▶ **Work instructions**
Please output the lines shown below exactly as they appear.
·····
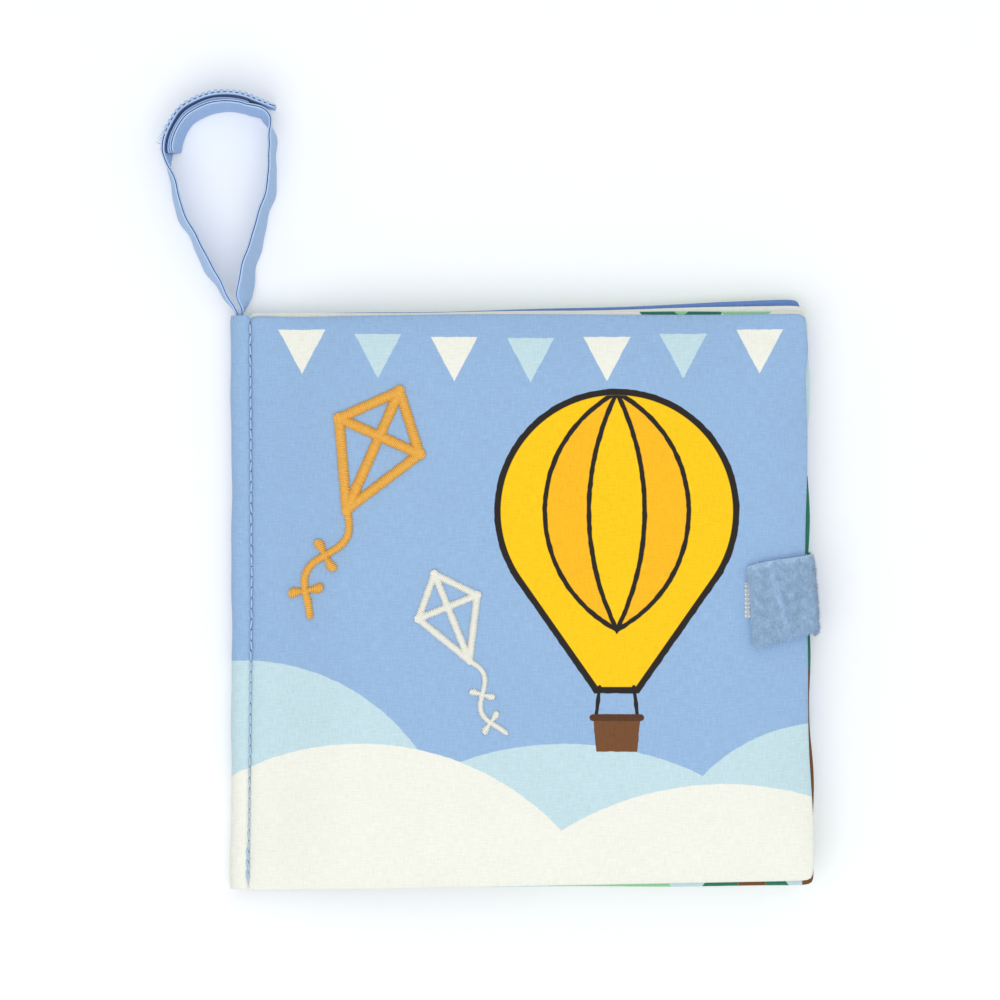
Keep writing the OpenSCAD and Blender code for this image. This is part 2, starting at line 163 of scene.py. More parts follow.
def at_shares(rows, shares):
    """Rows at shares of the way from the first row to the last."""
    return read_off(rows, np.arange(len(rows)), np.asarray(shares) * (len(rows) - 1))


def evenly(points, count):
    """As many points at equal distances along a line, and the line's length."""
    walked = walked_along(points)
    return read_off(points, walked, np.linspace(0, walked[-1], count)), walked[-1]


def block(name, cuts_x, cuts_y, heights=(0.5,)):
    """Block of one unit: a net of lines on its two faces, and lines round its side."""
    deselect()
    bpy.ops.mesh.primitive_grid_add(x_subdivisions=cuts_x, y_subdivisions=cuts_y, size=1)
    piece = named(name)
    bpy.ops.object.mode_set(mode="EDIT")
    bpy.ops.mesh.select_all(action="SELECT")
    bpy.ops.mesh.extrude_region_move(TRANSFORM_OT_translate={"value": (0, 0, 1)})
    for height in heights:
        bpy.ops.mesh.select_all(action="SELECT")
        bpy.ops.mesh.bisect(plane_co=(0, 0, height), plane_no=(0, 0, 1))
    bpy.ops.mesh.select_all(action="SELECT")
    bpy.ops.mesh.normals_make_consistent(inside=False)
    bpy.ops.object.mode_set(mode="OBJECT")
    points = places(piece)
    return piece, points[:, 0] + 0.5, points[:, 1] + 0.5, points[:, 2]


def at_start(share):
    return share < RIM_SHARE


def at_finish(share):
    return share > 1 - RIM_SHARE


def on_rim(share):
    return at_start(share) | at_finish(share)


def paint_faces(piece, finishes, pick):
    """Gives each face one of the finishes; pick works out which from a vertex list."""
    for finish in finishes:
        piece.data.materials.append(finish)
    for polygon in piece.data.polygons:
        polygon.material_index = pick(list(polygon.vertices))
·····
▶ **Answer to the task**
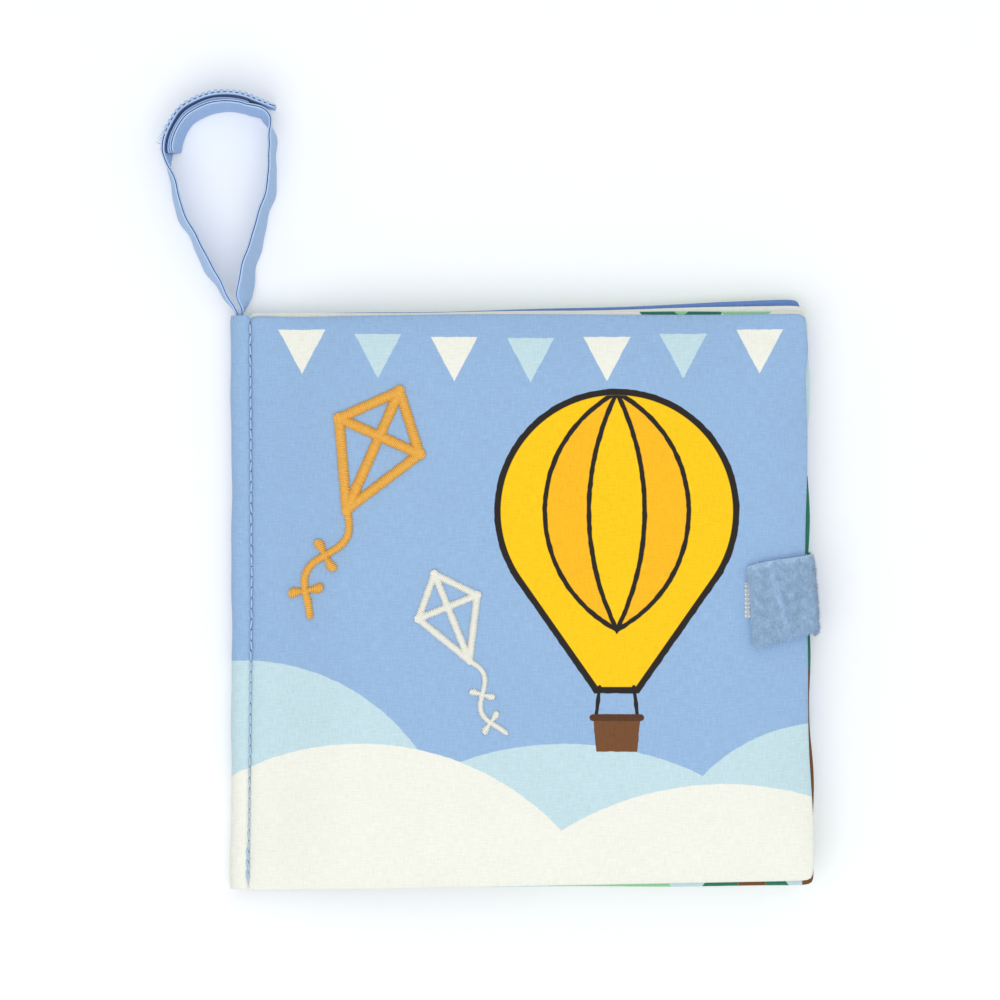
Keep writing the OpenSCAD and Blender code for this image. This is part 2, starting at line 163 of scene.py. More parts follow.
def at_shares(rows, shares):
    """Rows at shares of the way from the first row to the last."""
    return read_off(rows, np.arange(len(rows)), np.asarray(shares) * (len(rows) - 1))


def evenly(points, count):
    """As many points at equal distances along a line, and the line's length."""
    walked = walked_along(points)
    return read_off(points, walked, np.linspace(0, walked[-1], count)), walked[-1]


def block(name, cuts_x, cuts_y, heights=(0.5,)):
    """Block of one unit: a net of lines on its two faces, and lines round its side."""
    deselect()
    bpy.ops.mesh.primitive_grid_add(x_subdivisions=cuts_x, y_subdivisions=cuts_y, size=1)
    piece = named(name)
    bpy.ops.object.mode_set(mode="EDIT")
    bpy.ops.mesh.select_all(action="SELECT")
    bpy.ops.mesh.extrude_region_move(TRANSFORM_OT_translate={"value": (0, 0, 1)})
    for height in heights:
        bpy.ops.mesh.select_all(action="SELECT")
        bpy.ops.mesh.bisect(plane_co=(0, 0, height), plane_no=(0, 0, 1))
    bpy.ops.mesh.select_all(action="SELECT")
    bpy.ops.mesh.normals_make_consistent(inside=False)
    bpy.ops.object.mode_set(mode="OBJECT")
    points = places(piece)
    return piece, points[:, 0] + 0.5, points[:, 1] + 0.5, points[:, 2]


def at_start(share):
    return share < RIM_SHARE


def at_finish(share):
    return share > 1 - RIM_SHARE


def on_rim(share):
    return at_start(share) | at_finish(share)


def paint_faces(piece, finishes, pick):
    """Gives each face one of the finishes; pick works out which from a vertex list."""
    for finish in finishes:
        piece.data.materials.append(finish)
    for polygon in piece.data.polygons:
        polygon.material_index = pick(list(polygon.vertices))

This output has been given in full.